[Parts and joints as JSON]
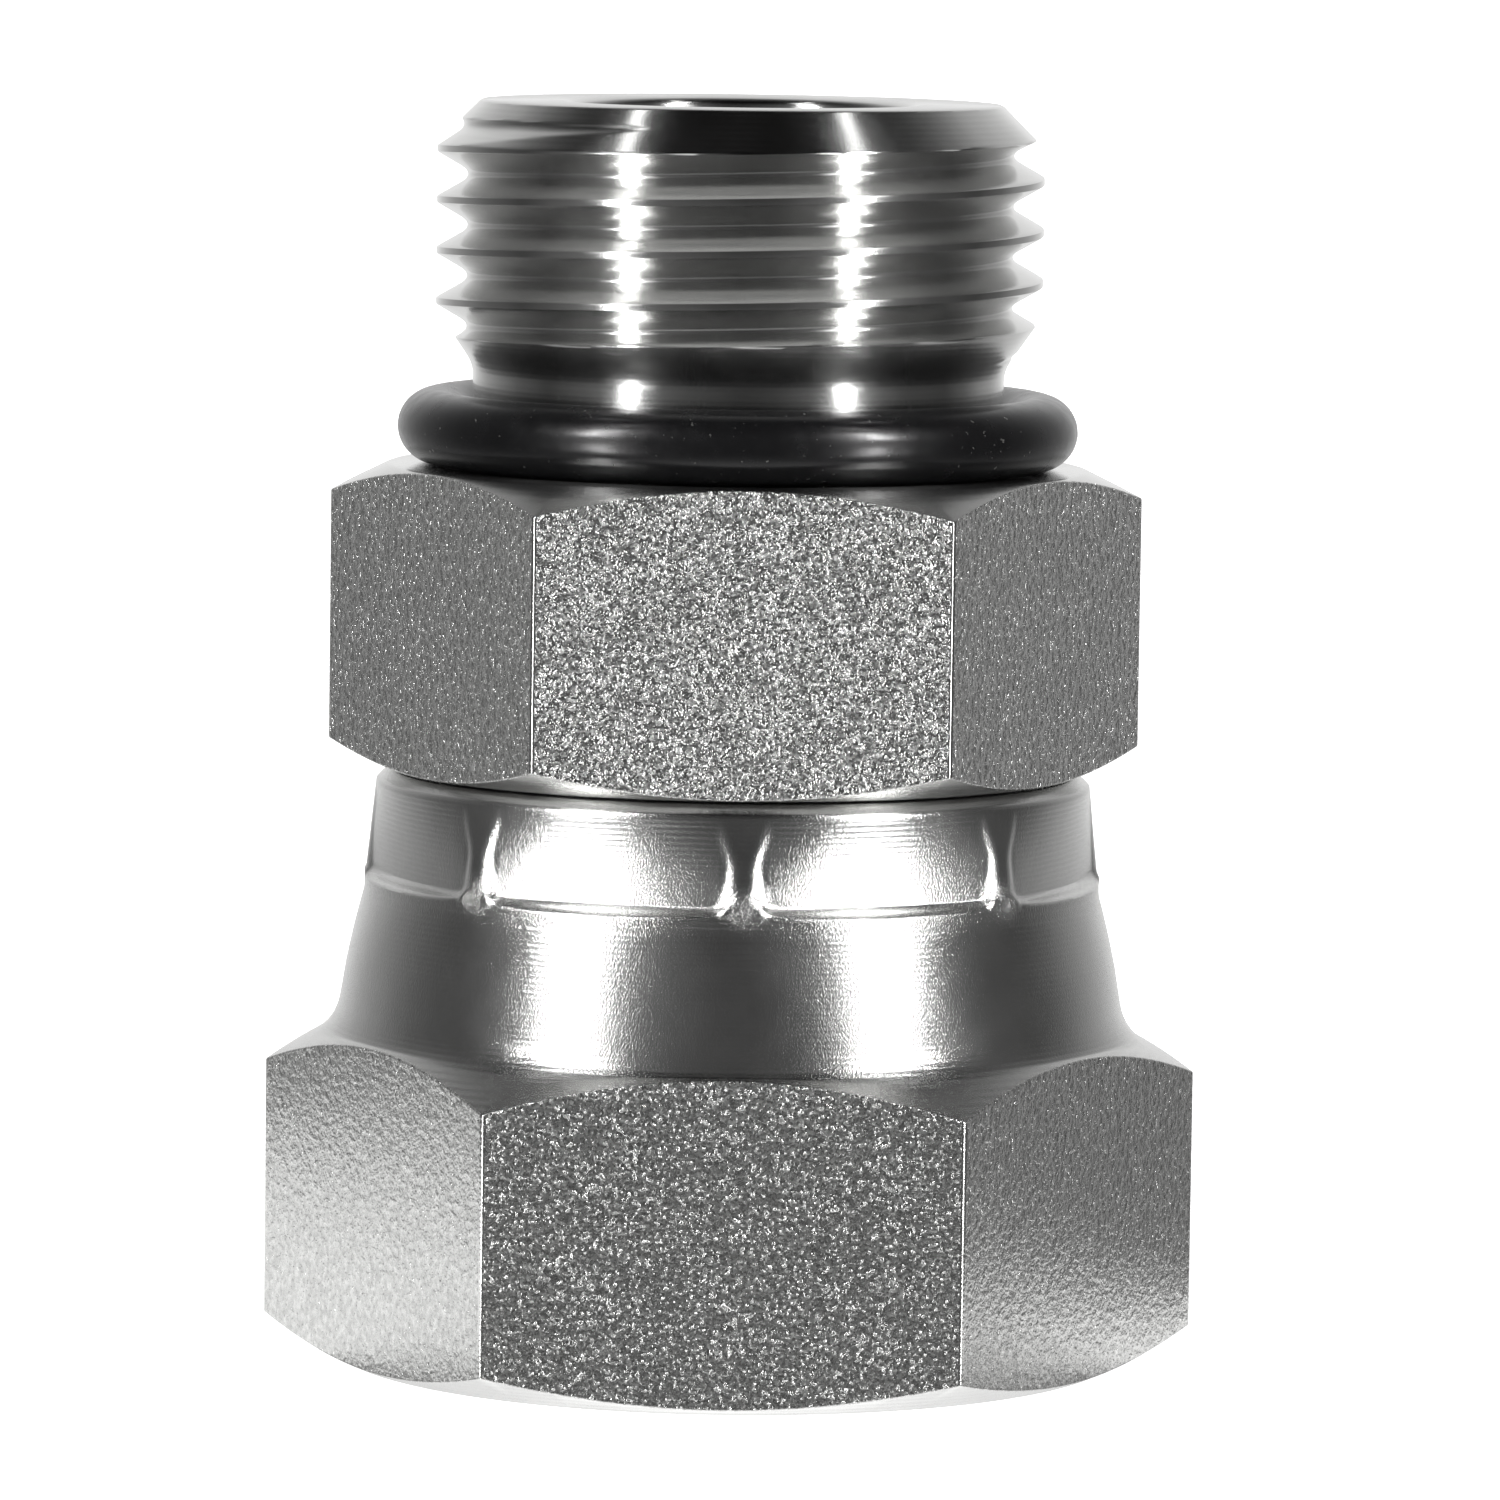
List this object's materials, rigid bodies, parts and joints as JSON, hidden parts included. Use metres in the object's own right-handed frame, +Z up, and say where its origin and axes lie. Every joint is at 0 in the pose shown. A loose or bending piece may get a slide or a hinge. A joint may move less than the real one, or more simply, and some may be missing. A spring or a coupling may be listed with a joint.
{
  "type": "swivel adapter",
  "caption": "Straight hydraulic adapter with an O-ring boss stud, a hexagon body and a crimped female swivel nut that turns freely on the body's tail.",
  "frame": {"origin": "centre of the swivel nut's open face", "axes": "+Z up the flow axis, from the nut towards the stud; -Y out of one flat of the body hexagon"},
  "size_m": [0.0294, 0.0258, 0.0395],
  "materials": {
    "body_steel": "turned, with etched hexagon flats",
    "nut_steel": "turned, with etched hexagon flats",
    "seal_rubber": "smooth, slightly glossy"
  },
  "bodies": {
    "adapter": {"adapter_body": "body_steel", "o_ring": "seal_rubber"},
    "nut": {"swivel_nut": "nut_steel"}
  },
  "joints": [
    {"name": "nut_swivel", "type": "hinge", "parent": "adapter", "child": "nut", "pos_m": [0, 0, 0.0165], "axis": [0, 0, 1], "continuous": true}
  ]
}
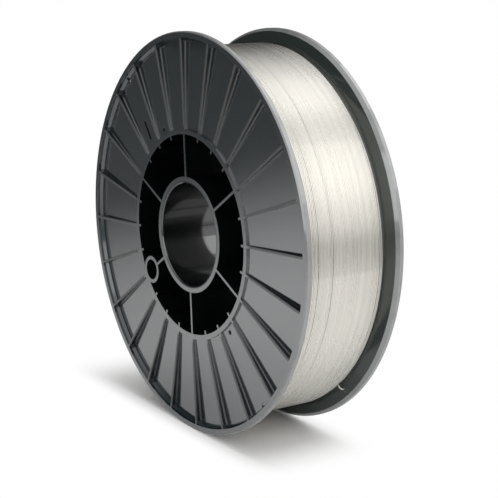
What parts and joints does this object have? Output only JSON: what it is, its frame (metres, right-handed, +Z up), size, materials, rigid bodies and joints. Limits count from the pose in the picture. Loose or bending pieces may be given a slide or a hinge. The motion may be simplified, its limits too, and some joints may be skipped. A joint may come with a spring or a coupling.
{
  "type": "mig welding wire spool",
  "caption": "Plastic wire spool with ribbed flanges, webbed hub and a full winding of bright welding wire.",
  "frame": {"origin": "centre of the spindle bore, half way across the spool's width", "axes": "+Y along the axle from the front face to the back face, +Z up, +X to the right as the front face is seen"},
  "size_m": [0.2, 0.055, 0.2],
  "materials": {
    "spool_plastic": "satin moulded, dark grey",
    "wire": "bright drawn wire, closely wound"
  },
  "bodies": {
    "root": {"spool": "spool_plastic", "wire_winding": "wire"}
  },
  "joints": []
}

■ **EXERCISE PROMPT**: Output exactly the lines from the one containing "What parts and" through the last line of the entries, both ends included.

■ **PROBLEM SOLUTION**:
What parts and joints does this object have? Output only JSON: what it is, its frame (metres, right-handed, +Z up), size, materials, rigid bodies and joints. Limits count from the pose in the picture. Loose or bending pieces may be given a slide or a hinge. The motion may be simplified, its limits too, and some joints may be skipped. A joint may come with a spring or a coupling.
{
  "type": "mig welding wire spool",
  "caption": "Plastic wire spool with ribbed flanges, webbed hub and a full winding of bright welding wire.",
  "frame": {"origin": "centre of the spindle bore, half way across the spool's width", "axes": "+Y along the axle from the front face to the back face, +Z up, +X to the right as the front face is seen"},
  "size_m": [0.2, 0.055, 0.2],
  "materials": {
    "spool_plastic": "satin moulded, dark grey",
    "wire": "bright drawn wire, closely wound"
  },
  "bodies": {
    "root": {"spool": "spool_plastic", "wire_winding": "wire"}
  },
  "joints": []
}